I was not a big fan of high school – now that I’m out of my teen-angst years I enjoy the reunions more – but it’s hard to have any negative feelings for the music of the time. There’s something comforting about the familiarity, no matter how vague it might be.

It’s definitely vague for me with Foghat, or as I like to call them for no good reason other than my retention of some high-school juvenileness, Hogfat. All I remembered about Foghat was their big hit, "Slow Ride," and even more vague memories of somebody (maybe it was Bob Farley) carefully inking a Foghat logo on his spiral notebook during study hall. Or it might have been Kansas, or Boston, or one of those other six-letter hard-rockers of the era. But we digress.

I was a little hesitant heading to Saturday’s show because many of the long-ago groups I’ve seen in recent years – ZZ Top and The Village People at the fair and The Psychedelic Furs at Higher Ground come quickly to mind – plowed through their material with almost no emotion, as if a cab, or more likely a hefty paycheck, were waiting for them outside. Foghat got the night off to a good start with a short but energetic set that was definitely not dialed in.

Blue Oyster Cult is the only band of the three that I own any albums of (vinyl, of course) and that I had seen live before, in a bizarrely mismatched bill at Cornell University with funk-rockers Fishbone, acoustic punks the Violent Femmes and a polyrhythmic pop band out of Boston called Tribe. BOC was known for dark, mystical, sci-fi imagery, but unlike a lot of bands from that era (not to mention any names, Rush), they didn’t take themselves too seriously. It’s hard to take yourself seriously when one of your most recognizable tunes, "Godzilla," includes in its chorus "Oh, no/There goes Tokyo/Go-go Godzilla!"

The band, which still includes key members Eric Bloom, Buck Dharma and Allen Lanier, played "Godzilla" and its other big hits, "Burnin’ for You" and the mysterious "(Don’t Fear) the Reaper," which holds up as a terrific song more than 30 years after it was recorded. Saturday’s set included some fun unscripted moments, including Bloom trying unsuccessfully to bounce drumsticks off the stage into his hands. Another band not just dialing it in.

Unlike Foghat and Blue Oyster Cult, JOAN JETT had a pop-punk thing going that poked holes in the often-bloated hard-rock scene that spawned the other two bands on the bill. Also unlike Foghat and BOC, Joan is still vital recording-wise: She played a bunch of songs from the BLACKHEARTS 2006 CD "SINNER," including a lively rocker called "Change the World" and a cheeky ballad preaching tolerance, "Androgynous." She’s about to turn 47 and looks as trim, tough and youthful as ever; a guy next to me embraced Joan’s own gender-bending by shouting "Marry me, Joan – or my girlfriend!"
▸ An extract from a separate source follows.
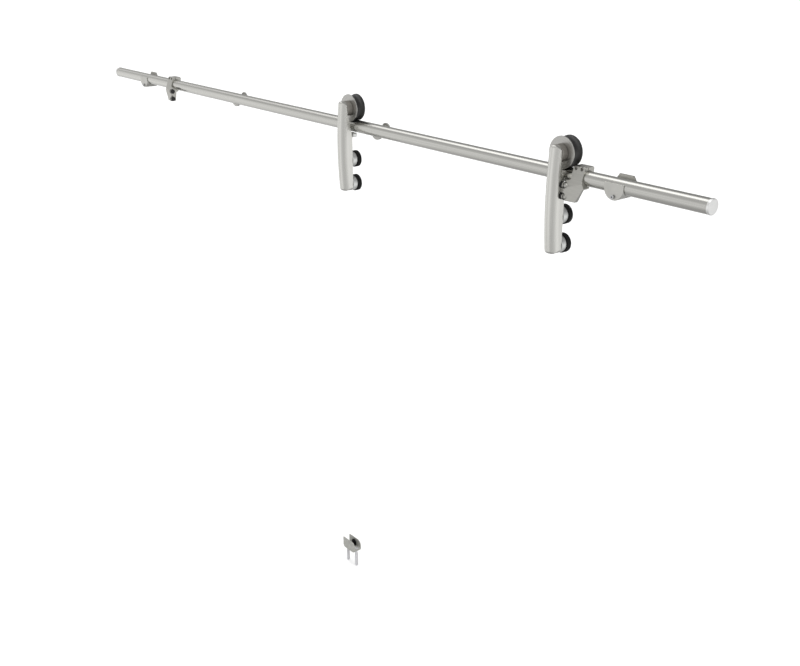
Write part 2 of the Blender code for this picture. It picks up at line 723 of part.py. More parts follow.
def stop_rear_outline():
    """Side view of the rear jaw: a block above the rail and a hook round its back."""
    front = STOP_JAW_BACK_Y + STOP_JAW_GAP
    rear = 0.0136
    corner = 0.0020
    hook = 0.0162
    lowest = -38.0
    over = arc((0.0, 0.0), hook, 33.0, lowest, 8)
    under = arc((0.0, 0.0), CRADLE_RADIUS, lowest, 85.0, 12)
    front_edge = math.sqrt(CRADLE_RADIUS ** 2 - front ** 2)
    return [(front, STOP_TOP), (rear - corner, STOP_TOP), (rear, STOP_TOP - corner)] + over + under + [
        (front, front_edge)]


def stop_head_trims(side, toward, base):
    """The two upright cuts that make the head thin at its far side and deep at the buffers."""
    reach = 0.05
    place_y, turn = STOP_HEAD_FRONT
    front = block("stop_front_trim_" + side, (-reach, -reach, -reach), (reach, 0.0, reach), None, base,
                  (0.0, place_y, 0.0), (0.0, 0.0, math.radians(toward * turn)))
    place_y, turn = STOP_HEAD_REAR
    rear = block("stop_rear_trim_" + side, (-reach, 0.0, -reach), (reach, reach, STOP_HEAD_TOP), None, base,
                 (0.0, place_y, 0.0), (0.0, 0.0, math.radians(toward * turn)))
    return front, rear


def stop_buffers(side, toward, jaw, base):
    """Two steel cups on the side of the head, each with a rubber buffer pressed into it."""
    turn = TO_RIGHT if toward > 0 else TO_LEFT
    face = STOP_CENTRE_TO_FACE
    cup_end = face - BUFFER_THICKNESS - GAP
    pocket_end = cup_end - 0.004
    edge = 0.0010
    spots = {level: (0.0, BUFFER_Y, height) for level, height in BUFFER_Z.items()}
    for level, spot in spots.items():
        cup = rod("stop_cup_" + level + "_" + side, BUFFER_CUP_RADIUS, 0.010, cup_end, None, base, spot, turn,
                  FINE_STEPS)
        cut(jaw, cup, "UNION")
    for level, spot in spots.items():
        name = level + "_" + side
        pocket = rod("stop_pocket_" + name, BUFFER_STEM_RADIUS + GAP, pocket_end, face, None, base, spot, turn,
                     FINE_STEPS)
        cut(jaw, pocket)
        profile = [
            (0.0, face),
            (BUFFER_RADIUS - edge, face),
            (BUFFER_RADIUS, face - edge),
            (BUFFER_RADIUS, cup_end + GAP),
            (BUFFER_STEM_RADIUS, cup_end + GAP),
            (BUFFER_STEM_RADIUS, pocket_end + GAP),
            (0.0, pocket_end + GAP),
        ]
        turned("stop_buffer_" + name, profile, RUBBER, base, spot, turn, FINE_STEPS)


def end_stop(side, axis):
    toward = -1.0 if side == "right" else 1.0
    right_face = TROLLEY_X["right"] + BAR_HALF_WIDTH + 0.0005
    face = right_face if side == "right" else LEFT_BUFFER_FACE_X
    base = new_empty("end_stop_" + side, axis, (face - toward * STOP_CENTRE_TO_FACE, 0.0, 0.0))
    reach = 0.05

    jaw = plate("stop_front_jaw_" + side, stop_front_outline(toward), -0.0275, STOP_JAW_BACK_Y, STEEL, base)
    shape = plate("stop_profile_" + side, stop_side_outline(), -reach, reach, None, base, plane="YZ")
    cut(jaw, shape, "INTERSECT")
    for trim in stop_head_trims(side, toward, base):
        cut(jaw, trim)
    stop_buffers(side, toward, jaw, base)
    cut(jaw, rail_cutter("stop_channel_" + side, base))

    rear = plate("stop_rear_jaw_" + side, stop_rear_outline(), -STOP_HALF_WIDTH, STOP_HALF_WIDTH, STEEL, base,
                 plane="YZ")

    for label, offset in (("inner", toward * STOP_SCREW_PITCH / 2), ("outer", -toward * STOP_SCREW_PITCH / 2)):
        spot = (offset, 0.0, STOP_SCREW_Z)
        name = label + "_" + side
        seat = STOP_SCREW_SEAT_Y
        sink = rod("stop_sink_" + name, 0.0028, -0.03, seat, None, base, spot, TO_WALL, FINE_STEPS)
        bore = rod("stop_bore_" + name, M3 + GAP, -0.02, seat - GAP + STOP_SCREW_LENGTH + GAP, None, base, spot,
                   TO_WALL, FINE_STEPS)
        cut(jaw, sink)
        cut(jaw, bore)
        cut(rear, bore)
        screw_with_socket("stop_screw_" + name, 0.0025, 0.0020, M3, STOP_SCREW_LENGTH, ZINC, base,
                          (offset, seat - GAP, STOP_SCREW_Z), (math.pi / 2, 0.0, 0.0))


# ---------------------------------------------------------------- floor guide

def guide_side_outline():
    """Front view of the guide: square on the left, rounded on the right."""
    half = GUIDE_HALF_LENGTH
    low, high = GUIDE_Z
    lower = arc((half - GUIDE_LOW_CORNER, low + GUIDE_LOW_CORNER), GUIDE_LOW_CORNER, -90.0, 0.0, 5)
    upper = arc((half - GUIDE_TOP_CORNER, high - GUIDE_TOP_CORNER), GUIDE_TOP_CORNER, 0.0, 90.0, 6)
    return [(-half + 0.003, low), *lower, *upper, (-half, high), (-half, low + 0.006)]


def floor_guide(axis):
    base = new_empty("floor_guide", axis, (GUIDE_X, 0.0, 0.0))
    body = plate("guide_body", guide_side_outline(), GUIDE_Y[0], GUIDE_Y[1], STEEL, base)
    wide = 0.05
    slot = block("guide_slot", (-wide, GUIDE_SLOT_Y[0], GUIDE_FLOOR_Z), (wide, GUIDE_SLOT_Y[1], -1.0), None, base)
    cut(body, slot)

    liner = block("guide_liner", (-LINER_HALF_LENGTH, GUIDE_SLOT_Y[0] + GAP, GUIDE_FLOOR_Z + GAP),
                  (LINER_HALF_LENGTH, GUIDE_SLOT_Y[1] - GAP, LINER_TOP), POLYMER, base)
    inside = block("guide_liner_slot",
                   (-wide, GUIDE_SLOT_Y[0] + GAP + LINER_WALL, GUIDE_FLOOR_Z + GAP + LINER_WALL),
                   (wide, GUIDE_SLOT_Y[1] - GAP - LINER_WALL, -1.0), None, base)
    cut(liner, inside)

    middle = (GUIDE_SLOT_Y[0] + GUIDE_SLOT_Y[1]) / 2.0
    head = 0.0050
    cone = 0.0027
    for side, sign in (("left", -1.0), ("right", 1.0)):
        spot = (sign * GUIDE_SCREW_PITCH / 2.0, middle, 0.0)
        drill = rod("guide_drill_" + side, M6 + GAP, GUIDE_Z[0] - 0.01, -1.0, None, base, spot, UPRIGHT, FINE_STEPS)
        cut(body, drill)
        sink_profile = [
            (0.0, GUIDE_FLOOR_Z + 0.001),
            (head + 0.0014, GUIDE_FLOOR_Z + 0.001),
            (head + 0.0004, GUIDE_FLOOR_Z),
            (M6 + GAP, GUIDE_FLOOR_Z - cone),
            (0.0, GUIDE_FLOOR_Z - cone),
        ]
        sink = turned("guide_sink_" + side, sink_profile, None, base, spot, UPRIGHT, FINE_STEPS)
        cut(body, sink)
        top = GUIDE_FLOOR_Z - 0.0002
        screw = [
            (0.0, top),
            (head, top),
            (M6, top - cone),
            (M6, GUIDE_SCREW_END_Z + 0.001),
            (M6 - 0.001, GUIDE_SCREW_END_Z),
            (0.0, GUIDE_SCREW_END_Z),
        ]
        made = turned("guide_screw_" + side, screw, ZINC, base, spot, UPRIGHT, FINE_STEPS)
        cut(made, hex_pit("guide_socket_" + side, 0.0023, top - 0.002, top + 0.002, base, spot))


# ---------------------------------------------------------------- the whole set

clear_scene()
PARTS = new_collection("sliding_door_hardware")
CUTTERS = new_collection("cutters")
rail_axis = new_empty("rail_axis", None, (-END_BRACKET_X["right"], -WALL_Y, MOUNT_DROP))
rail(rail_axis)
for hand in ("right", "left"):
    end_bracket(hand, rail_axis)
    mid_bracket(hand, rail_axis)
    trolley(hand, rail_axis)
    end_stop(hand, rail_axis)
floor_guide(rail_axis)
bpy.context.view_layer.update()
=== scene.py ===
"""Looks of the sliding door hardware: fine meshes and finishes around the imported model, in metres."""
import math

import bmesh
import bpy
from mathutils import Euler, Matrix, Vector


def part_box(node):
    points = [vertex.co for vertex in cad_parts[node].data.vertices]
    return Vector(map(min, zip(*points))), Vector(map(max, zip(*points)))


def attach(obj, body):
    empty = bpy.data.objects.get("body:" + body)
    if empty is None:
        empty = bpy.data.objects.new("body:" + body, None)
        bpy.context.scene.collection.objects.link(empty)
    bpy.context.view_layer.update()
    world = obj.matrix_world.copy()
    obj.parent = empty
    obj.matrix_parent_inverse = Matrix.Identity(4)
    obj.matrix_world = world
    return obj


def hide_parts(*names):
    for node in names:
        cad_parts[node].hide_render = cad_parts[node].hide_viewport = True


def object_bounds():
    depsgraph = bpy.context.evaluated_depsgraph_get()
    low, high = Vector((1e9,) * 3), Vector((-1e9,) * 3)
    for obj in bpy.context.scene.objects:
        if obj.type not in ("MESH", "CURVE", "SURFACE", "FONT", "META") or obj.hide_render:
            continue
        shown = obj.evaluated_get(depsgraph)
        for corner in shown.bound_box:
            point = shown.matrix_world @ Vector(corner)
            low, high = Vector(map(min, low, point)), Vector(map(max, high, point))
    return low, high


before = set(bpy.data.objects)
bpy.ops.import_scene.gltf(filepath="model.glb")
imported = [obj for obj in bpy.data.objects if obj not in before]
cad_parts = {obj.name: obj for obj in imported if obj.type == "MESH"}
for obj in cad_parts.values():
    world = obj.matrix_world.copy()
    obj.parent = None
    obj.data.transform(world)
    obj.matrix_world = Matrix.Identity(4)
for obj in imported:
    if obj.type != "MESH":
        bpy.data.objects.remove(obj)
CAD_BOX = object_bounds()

# directions of a turned shape's own axis
TO_WALL = (-math.pi / 2, 0.0, 0.0)
TO_ROOM = (math.pi / 2, 0.0, 0.0)
TO_RIGHT = (0.0, math.pi / 2, 0.0)
TO_LEFT = (0.0, -math.pi / 2, 0.0)
UPRIGHT = (0.0, 0.0, 0.0)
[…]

The fans were all right with her new material, but they really wanted to hear the hits, and they got ‘em. I was surprised at how many of her songs I recognized: "Bad Reputation" (her classic pop-punk anthem that opened the show), "Do You Wanna Touch Me" (the crowd loudly supplied the "oh yeah"s), "I Hate Myself For Loving You," "Crimson and Clover" and her big hit, "I Love Rock ‘n’ Roll," which slid almost imperceptibly out of the hard-rocking "Fetish." She surprised with a couple of great cover choices, including "Love Is All Around," the theme from "The Mary Tyler Moore Show" (a speedy version a la Husker Du) and the night’s closing tune, Sly and the Family Stone’s positive-vibe number "Everyday People."

It was a fun night of reliving music I didn’t know I cared about. As I did three weeks earlier after my high-school reunion, I left feeling surprisingly upbeat about the night’s events. Just like high school, I like the music better at the reunions, too.